● Instructions for the task: A precise retyping is required of every line from the one containing "Reconstruct the object" down to the one containing "plate_top = 113; // [111:1:116]", both included, and of no other line.

● Exercise inputs:

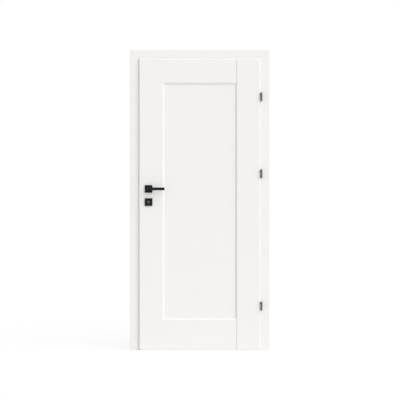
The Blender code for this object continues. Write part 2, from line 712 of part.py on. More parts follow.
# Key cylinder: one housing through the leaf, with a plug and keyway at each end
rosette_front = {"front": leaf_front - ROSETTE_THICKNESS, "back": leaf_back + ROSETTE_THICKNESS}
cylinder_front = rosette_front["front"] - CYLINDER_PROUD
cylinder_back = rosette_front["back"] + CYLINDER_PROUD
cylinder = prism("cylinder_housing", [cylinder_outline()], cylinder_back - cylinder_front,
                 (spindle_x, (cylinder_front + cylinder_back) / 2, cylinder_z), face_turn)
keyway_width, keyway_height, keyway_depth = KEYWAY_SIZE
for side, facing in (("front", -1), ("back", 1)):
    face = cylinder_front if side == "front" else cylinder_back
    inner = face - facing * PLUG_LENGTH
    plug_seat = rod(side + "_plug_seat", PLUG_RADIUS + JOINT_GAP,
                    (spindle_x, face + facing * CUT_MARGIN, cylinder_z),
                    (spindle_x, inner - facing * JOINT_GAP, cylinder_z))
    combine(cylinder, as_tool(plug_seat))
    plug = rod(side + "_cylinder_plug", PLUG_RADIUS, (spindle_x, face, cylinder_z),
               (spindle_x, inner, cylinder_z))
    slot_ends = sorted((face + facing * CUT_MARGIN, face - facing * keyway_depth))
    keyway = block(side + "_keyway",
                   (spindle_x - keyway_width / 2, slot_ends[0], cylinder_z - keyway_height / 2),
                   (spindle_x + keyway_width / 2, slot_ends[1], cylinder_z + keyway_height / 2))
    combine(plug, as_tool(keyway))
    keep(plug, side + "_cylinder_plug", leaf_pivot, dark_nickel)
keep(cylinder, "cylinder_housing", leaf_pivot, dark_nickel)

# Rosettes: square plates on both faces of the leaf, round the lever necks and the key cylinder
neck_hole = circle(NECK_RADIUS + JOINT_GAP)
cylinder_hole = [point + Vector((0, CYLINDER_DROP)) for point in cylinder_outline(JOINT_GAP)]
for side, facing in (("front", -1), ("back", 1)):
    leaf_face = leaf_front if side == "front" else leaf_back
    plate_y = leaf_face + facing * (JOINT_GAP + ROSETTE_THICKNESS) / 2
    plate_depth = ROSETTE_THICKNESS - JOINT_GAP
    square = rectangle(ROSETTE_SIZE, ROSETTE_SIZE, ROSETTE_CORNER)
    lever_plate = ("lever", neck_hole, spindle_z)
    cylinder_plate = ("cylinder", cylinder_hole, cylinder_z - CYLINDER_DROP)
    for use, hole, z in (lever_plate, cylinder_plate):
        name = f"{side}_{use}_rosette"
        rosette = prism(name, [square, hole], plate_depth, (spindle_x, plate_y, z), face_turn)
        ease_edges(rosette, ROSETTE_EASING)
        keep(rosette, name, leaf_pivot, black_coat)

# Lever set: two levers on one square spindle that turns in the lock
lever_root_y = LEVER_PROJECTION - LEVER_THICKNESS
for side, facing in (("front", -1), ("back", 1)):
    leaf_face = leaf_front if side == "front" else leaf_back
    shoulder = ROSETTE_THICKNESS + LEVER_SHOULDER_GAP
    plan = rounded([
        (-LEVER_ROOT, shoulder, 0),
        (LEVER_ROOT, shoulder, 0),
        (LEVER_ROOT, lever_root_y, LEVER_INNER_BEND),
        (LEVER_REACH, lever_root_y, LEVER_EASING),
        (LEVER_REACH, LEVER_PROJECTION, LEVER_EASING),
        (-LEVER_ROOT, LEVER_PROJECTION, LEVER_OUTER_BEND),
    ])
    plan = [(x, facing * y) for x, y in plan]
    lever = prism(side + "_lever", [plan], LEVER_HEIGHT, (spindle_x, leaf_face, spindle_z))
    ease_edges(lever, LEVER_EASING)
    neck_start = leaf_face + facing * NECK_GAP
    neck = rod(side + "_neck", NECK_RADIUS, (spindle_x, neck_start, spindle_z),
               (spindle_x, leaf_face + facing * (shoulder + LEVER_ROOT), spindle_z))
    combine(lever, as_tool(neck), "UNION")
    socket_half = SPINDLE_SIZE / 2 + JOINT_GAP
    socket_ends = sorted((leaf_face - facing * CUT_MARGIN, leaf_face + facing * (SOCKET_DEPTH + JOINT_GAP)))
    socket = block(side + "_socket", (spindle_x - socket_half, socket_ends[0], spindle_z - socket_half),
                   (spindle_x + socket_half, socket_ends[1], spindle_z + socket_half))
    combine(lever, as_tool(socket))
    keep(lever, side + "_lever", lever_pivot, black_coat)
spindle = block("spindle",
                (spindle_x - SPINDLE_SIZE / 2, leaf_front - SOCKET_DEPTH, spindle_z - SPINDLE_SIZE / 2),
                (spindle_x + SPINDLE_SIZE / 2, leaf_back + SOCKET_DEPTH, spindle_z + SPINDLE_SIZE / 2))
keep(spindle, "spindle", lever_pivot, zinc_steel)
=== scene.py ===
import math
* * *
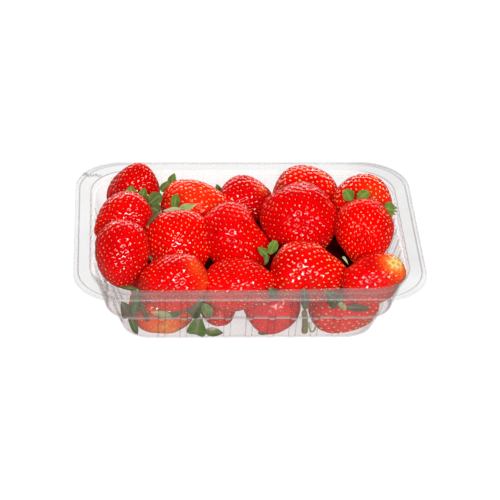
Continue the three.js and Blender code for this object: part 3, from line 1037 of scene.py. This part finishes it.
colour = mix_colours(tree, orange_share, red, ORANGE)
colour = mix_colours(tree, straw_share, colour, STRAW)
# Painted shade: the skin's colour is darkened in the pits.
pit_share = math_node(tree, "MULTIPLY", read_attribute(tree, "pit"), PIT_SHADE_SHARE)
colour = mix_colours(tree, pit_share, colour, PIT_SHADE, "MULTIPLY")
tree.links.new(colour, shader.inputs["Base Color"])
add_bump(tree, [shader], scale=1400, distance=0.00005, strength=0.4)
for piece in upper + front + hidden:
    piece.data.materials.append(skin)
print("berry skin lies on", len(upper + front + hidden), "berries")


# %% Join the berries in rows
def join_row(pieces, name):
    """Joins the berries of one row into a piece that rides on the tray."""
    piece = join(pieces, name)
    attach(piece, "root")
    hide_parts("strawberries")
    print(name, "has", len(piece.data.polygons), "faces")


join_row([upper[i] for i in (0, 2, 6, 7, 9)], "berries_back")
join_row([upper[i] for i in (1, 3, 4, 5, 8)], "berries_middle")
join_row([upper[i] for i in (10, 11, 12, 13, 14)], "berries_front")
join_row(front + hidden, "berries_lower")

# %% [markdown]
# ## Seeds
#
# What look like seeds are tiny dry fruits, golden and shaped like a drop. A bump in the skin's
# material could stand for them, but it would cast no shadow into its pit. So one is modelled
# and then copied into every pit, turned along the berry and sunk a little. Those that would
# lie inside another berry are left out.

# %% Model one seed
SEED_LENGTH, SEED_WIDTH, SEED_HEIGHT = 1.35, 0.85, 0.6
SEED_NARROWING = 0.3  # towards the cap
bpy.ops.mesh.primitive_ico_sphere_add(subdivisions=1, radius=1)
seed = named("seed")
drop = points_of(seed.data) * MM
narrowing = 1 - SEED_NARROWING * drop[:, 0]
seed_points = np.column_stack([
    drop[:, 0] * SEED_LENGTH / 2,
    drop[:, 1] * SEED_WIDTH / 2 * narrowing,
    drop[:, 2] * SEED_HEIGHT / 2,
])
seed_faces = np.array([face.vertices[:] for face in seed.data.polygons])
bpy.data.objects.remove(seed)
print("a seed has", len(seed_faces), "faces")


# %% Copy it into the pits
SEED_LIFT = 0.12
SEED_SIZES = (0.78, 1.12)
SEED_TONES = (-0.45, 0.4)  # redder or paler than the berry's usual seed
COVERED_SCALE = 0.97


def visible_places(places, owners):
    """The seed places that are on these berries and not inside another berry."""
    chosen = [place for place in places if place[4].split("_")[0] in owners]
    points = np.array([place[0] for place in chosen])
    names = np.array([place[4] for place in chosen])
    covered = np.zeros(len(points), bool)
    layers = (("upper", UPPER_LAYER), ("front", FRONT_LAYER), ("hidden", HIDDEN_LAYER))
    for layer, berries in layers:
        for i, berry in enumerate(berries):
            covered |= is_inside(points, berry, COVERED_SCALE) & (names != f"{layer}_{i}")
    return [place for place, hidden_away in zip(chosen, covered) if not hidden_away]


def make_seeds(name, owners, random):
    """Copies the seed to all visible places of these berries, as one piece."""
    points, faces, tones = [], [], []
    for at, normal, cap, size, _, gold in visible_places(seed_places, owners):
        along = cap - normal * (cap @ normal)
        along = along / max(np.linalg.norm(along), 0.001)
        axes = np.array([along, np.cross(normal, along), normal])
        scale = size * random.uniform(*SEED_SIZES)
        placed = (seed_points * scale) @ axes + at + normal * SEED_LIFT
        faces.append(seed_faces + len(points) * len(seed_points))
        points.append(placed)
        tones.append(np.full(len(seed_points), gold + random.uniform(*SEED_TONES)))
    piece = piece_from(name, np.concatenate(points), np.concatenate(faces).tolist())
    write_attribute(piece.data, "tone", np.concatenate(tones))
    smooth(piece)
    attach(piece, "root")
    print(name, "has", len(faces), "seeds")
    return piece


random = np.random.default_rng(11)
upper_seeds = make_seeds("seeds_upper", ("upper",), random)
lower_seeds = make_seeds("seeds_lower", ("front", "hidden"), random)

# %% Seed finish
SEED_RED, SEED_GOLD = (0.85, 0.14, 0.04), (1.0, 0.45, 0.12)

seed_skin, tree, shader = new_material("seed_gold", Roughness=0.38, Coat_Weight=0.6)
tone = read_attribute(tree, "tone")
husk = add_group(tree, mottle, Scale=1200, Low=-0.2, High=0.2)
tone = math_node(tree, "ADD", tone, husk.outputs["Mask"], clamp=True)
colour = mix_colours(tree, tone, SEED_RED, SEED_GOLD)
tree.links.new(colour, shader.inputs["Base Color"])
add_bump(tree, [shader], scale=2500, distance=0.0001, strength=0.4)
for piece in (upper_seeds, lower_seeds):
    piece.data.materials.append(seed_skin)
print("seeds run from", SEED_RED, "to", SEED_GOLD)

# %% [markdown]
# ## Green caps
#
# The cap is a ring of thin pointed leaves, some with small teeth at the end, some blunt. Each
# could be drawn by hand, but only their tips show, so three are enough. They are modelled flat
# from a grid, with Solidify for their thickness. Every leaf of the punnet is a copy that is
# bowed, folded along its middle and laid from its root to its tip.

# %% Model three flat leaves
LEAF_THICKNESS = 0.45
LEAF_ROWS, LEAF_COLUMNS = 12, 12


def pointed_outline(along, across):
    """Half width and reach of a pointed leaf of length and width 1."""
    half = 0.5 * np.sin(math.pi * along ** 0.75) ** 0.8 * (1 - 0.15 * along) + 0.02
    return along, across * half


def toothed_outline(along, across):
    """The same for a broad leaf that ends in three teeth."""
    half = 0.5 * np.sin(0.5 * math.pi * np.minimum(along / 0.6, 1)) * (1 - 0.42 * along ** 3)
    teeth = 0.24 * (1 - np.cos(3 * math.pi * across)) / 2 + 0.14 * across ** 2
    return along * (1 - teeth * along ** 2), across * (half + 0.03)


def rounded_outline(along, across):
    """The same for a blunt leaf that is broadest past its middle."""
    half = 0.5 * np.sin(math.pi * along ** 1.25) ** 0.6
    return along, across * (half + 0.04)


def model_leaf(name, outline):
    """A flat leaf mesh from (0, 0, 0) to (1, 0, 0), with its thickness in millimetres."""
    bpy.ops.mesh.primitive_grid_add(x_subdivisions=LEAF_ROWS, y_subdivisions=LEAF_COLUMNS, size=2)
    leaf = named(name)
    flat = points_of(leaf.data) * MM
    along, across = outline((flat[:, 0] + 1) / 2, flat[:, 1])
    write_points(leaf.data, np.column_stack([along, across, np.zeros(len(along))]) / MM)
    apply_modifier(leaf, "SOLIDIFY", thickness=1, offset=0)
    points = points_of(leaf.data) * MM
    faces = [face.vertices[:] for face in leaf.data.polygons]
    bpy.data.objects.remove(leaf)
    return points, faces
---
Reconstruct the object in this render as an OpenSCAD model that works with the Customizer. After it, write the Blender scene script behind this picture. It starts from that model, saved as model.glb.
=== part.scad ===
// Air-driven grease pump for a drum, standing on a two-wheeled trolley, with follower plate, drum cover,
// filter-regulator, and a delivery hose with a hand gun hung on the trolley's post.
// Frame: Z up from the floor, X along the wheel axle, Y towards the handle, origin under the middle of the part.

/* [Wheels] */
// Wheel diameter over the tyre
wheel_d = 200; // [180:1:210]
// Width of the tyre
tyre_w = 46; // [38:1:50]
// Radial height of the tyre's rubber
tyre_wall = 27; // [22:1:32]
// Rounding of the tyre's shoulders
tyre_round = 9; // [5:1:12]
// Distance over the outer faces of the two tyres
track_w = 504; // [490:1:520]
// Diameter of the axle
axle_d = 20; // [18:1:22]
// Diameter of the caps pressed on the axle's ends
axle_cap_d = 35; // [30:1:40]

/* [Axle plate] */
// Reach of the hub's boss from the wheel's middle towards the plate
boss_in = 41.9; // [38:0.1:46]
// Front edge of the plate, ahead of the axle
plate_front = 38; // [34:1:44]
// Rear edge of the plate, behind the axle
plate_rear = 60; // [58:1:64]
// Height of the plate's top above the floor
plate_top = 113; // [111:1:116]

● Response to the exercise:
Reconstruct the object in this render as an OpenSCAD model that works with the Customizer. After it, write the Blender scene script behind this picture. It starts from that model, saved as model.glb.
=== part.scad ===
// Air-driven grease pump for a drum, standing on a two-wheeled trolley, with follower plate, drum cover,
// filter-regulator, and a delivery hose with a hand gun hung on the trolley's post.
// Frame: Z up from the floor, X along the wheel axle, Y towards the handle, origin under the middle of the part.

/* [Wheels] */
// Wheel diameter over the tyre
wheel_d = 200; // [180:1:210]
// Width of the tyre
tyre_w = 46; // [38:1:50]
// Radial height of the tyre's rubber
tyre_wall = 27; // [22:1:32]
// Rounding of the tyre's shoulders
tyre_round = 9; // [5:1:12]
// Distance over the outer faces of the two tyres
track_w = 504; // [490:1:520]
// Diameter of the axle
axle_d = 20; // [18:1:22]
// Diameter of the caps pressed on the axle's ends
axle_cap_d = 35; // [30:1:40]

/* [Axle plate] */
// Reach of the hub's boss from the wheel's middle towards the plate
boss_in = 41.9; // [38:0.1:46]
// Front edge of the plate, ahead of the axle
plate_front = 38; // [34:1:44]
// Rear edge of the plate, behind the axle
plate_rear = 60; // [58:1:64]
// Height of the plate's top above the floor
plate_top = 113; // [111:1:116]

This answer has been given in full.